2. explain what is the purpose of the validation_data argument
3. is it relevant to use the test set (X_test, y_test) as values for the argument validation_data ? 

In [None]:
history = model.fit(partial_x_train, partial_y_train, epochs=10, batch_size=128, validation_data=(x_val, y_val))

### 4. Evaluating the network 

model.fit() returns a __history__ object which is a dictionary containing data about everything that happened during training. 
<br> Let’s use Matplotlib to plot the training and validation loss side by side.

In [32]:
score = model.evaluate(X_test, y_test, verbose=0)
print("Accuracy: %.2f%%" % (score[1]*100))

Accuracy: 84.93%


### 5. Go further

#### a. What is the importance of having sufficiently large intermediate layers ?
Let’s see what happens when you introduce an information bottleneck by having intermediate layers that are significantly less than 16-dimensional: for example, 4-dimensional.

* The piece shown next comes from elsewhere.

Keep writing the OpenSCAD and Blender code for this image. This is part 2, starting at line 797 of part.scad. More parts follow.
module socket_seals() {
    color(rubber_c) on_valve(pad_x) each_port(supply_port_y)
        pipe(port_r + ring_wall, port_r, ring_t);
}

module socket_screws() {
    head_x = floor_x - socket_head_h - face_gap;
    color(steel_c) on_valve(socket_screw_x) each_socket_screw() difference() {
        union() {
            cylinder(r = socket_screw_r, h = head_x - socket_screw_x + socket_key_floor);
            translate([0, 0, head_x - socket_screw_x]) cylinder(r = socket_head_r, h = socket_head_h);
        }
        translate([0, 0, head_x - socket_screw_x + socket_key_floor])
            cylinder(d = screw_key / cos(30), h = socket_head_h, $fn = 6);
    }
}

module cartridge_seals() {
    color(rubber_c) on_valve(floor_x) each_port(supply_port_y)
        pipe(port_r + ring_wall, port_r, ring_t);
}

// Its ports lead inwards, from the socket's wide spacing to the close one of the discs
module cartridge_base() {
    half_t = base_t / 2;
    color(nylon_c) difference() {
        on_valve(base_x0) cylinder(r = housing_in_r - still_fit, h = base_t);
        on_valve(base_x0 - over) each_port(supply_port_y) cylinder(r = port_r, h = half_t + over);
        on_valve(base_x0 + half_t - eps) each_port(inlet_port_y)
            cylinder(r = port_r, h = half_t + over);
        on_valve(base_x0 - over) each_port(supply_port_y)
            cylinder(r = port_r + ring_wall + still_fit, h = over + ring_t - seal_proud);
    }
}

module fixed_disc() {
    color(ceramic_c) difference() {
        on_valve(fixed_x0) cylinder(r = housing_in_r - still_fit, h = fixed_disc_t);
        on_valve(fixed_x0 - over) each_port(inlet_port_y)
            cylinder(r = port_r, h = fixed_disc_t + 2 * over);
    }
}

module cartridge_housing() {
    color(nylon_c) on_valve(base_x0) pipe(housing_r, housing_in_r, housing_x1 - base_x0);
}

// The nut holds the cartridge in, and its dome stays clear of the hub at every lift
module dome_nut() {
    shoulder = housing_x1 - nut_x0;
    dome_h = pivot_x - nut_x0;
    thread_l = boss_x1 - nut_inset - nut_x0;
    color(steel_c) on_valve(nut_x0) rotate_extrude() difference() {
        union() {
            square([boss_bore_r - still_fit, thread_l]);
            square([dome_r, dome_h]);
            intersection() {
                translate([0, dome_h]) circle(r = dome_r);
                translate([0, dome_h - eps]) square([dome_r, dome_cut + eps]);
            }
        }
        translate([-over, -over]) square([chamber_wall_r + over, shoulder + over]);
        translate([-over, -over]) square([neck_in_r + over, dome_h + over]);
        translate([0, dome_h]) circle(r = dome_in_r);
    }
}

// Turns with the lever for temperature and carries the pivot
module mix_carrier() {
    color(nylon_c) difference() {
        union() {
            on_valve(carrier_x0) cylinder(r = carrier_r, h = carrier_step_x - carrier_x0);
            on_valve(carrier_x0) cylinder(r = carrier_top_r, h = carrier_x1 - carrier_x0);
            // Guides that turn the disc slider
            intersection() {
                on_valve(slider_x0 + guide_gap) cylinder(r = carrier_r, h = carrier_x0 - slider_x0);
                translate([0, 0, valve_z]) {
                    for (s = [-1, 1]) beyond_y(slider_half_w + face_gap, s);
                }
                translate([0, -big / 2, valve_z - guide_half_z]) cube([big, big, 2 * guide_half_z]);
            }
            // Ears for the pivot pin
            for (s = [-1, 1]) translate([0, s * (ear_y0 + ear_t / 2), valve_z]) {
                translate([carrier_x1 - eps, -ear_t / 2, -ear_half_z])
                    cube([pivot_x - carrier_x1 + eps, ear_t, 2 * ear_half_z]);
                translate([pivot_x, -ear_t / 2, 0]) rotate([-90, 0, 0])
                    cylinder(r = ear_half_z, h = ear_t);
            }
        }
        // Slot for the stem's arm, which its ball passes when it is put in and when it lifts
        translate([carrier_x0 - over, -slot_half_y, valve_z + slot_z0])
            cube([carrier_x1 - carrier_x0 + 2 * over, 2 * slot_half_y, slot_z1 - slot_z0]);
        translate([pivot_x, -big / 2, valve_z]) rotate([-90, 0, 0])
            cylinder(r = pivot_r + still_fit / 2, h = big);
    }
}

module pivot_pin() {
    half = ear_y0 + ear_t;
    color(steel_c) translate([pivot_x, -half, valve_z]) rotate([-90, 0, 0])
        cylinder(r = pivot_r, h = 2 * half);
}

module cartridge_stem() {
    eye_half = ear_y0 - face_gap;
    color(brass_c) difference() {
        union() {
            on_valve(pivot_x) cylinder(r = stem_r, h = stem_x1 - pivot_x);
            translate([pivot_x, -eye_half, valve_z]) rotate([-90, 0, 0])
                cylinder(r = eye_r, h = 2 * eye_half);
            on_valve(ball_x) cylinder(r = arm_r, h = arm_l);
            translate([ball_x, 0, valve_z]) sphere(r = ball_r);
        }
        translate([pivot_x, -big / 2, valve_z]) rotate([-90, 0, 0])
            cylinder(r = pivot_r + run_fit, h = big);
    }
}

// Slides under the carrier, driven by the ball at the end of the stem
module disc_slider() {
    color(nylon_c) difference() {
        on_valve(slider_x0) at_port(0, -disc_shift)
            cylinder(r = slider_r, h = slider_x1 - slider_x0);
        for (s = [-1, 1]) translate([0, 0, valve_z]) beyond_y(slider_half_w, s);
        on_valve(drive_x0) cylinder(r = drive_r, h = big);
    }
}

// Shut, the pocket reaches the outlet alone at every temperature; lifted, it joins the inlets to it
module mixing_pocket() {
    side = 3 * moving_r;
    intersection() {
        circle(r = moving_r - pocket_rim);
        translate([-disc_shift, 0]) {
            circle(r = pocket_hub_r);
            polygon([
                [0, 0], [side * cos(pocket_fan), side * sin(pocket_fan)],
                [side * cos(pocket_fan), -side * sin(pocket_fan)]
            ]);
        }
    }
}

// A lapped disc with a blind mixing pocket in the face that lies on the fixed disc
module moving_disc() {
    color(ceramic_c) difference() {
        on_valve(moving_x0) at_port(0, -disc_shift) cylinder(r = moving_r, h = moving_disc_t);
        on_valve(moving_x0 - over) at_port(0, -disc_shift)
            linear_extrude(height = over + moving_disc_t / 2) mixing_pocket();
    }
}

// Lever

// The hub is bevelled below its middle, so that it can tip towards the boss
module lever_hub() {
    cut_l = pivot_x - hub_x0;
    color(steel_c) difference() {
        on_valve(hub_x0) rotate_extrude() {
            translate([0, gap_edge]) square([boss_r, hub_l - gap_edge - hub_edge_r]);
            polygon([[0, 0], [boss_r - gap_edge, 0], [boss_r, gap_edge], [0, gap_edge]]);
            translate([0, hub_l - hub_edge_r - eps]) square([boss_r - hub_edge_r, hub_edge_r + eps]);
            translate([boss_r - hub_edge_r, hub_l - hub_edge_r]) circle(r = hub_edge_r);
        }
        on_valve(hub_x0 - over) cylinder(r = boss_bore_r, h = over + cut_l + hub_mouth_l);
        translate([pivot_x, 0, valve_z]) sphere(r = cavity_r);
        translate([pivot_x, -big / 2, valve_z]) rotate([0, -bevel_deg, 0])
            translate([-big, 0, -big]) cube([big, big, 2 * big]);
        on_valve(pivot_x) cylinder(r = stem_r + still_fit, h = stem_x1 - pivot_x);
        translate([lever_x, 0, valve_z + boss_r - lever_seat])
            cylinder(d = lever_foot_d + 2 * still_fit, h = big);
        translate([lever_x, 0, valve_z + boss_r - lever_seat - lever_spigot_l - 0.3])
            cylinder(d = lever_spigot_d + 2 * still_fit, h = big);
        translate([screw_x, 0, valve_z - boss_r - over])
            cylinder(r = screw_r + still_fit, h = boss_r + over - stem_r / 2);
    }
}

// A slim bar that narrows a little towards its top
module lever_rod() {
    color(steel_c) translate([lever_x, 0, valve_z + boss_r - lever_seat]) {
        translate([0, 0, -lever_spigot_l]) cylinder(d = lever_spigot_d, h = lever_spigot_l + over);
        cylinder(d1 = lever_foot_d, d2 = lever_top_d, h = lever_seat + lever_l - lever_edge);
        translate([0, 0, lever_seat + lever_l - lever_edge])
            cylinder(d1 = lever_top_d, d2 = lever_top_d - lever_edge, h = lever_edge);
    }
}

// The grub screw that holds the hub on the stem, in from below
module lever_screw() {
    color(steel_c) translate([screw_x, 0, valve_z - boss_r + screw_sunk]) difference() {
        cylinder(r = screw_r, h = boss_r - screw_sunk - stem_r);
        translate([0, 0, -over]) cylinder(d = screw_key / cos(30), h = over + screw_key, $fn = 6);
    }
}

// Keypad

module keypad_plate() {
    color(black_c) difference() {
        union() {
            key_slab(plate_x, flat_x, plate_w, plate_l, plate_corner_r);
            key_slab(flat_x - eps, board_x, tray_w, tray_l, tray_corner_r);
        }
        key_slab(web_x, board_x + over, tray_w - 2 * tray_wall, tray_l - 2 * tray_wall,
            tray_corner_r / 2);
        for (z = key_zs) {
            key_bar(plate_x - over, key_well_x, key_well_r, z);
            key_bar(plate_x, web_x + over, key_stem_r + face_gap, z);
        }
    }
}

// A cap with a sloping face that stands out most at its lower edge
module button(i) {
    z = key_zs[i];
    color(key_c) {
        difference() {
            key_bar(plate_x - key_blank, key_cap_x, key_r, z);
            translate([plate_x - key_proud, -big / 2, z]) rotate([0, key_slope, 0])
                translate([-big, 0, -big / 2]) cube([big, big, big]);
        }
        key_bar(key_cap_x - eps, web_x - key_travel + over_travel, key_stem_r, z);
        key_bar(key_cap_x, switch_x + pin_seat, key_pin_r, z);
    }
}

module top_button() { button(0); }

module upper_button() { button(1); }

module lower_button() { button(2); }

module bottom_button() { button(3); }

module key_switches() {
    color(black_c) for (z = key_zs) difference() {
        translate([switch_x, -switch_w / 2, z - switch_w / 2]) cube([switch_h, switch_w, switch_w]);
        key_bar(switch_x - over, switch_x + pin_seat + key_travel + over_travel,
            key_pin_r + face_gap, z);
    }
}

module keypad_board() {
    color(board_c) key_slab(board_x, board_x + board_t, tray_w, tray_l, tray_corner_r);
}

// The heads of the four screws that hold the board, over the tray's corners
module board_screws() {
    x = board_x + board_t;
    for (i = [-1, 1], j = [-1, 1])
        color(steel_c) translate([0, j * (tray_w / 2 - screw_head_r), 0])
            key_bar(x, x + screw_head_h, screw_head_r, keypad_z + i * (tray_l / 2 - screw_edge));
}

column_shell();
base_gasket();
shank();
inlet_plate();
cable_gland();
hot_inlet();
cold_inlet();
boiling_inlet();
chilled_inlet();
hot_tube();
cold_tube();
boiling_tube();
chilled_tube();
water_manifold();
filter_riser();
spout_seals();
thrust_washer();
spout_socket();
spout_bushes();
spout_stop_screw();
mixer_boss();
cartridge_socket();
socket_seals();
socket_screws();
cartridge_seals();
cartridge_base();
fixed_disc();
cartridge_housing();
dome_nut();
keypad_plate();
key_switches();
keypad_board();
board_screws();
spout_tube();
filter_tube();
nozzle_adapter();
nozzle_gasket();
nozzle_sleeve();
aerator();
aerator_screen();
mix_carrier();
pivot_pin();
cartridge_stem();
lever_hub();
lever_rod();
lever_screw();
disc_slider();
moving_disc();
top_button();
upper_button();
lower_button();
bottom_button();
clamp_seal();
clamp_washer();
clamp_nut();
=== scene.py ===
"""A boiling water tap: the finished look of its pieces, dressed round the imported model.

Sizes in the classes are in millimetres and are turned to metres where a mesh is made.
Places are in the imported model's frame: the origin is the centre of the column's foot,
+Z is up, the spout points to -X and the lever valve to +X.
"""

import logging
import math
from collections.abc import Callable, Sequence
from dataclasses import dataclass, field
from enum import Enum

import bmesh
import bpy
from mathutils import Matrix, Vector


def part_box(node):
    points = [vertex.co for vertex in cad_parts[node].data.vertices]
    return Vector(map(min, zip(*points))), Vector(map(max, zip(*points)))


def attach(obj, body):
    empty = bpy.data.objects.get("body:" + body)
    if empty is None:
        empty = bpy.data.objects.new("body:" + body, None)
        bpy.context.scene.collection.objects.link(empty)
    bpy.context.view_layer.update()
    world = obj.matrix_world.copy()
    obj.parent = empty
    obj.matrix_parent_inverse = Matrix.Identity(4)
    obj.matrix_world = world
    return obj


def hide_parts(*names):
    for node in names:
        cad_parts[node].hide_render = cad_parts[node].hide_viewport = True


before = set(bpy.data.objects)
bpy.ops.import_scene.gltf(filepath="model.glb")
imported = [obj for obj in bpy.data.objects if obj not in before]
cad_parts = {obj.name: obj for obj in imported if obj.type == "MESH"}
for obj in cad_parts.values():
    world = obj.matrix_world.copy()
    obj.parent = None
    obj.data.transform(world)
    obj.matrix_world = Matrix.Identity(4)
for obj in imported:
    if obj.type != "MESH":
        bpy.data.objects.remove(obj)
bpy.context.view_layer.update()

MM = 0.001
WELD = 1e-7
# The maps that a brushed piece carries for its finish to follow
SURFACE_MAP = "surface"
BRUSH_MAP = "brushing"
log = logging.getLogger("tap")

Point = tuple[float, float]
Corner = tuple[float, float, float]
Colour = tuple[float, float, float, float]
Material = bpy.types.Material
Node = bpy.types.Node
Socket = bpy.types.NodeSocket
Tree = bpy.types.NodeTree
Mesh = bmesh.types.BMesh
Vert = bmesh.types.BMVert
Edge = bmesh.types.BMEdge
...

#### b. Propose tracks to improve these performances.

#### c. Regularization techniques

The goal of this section is to evaluate knowledge on regularization

1. Explain what is underfitting and overfitting in few sentences
2. Explain the following regularization techniques in few sentences:
 - L1-regularization
 - L2-regularization (what is the impact difference vs L1 regularization)
 - dropout (principle of dropout and impact on parameters)
3. Are you aware of other ways used to regularize deep neural networks.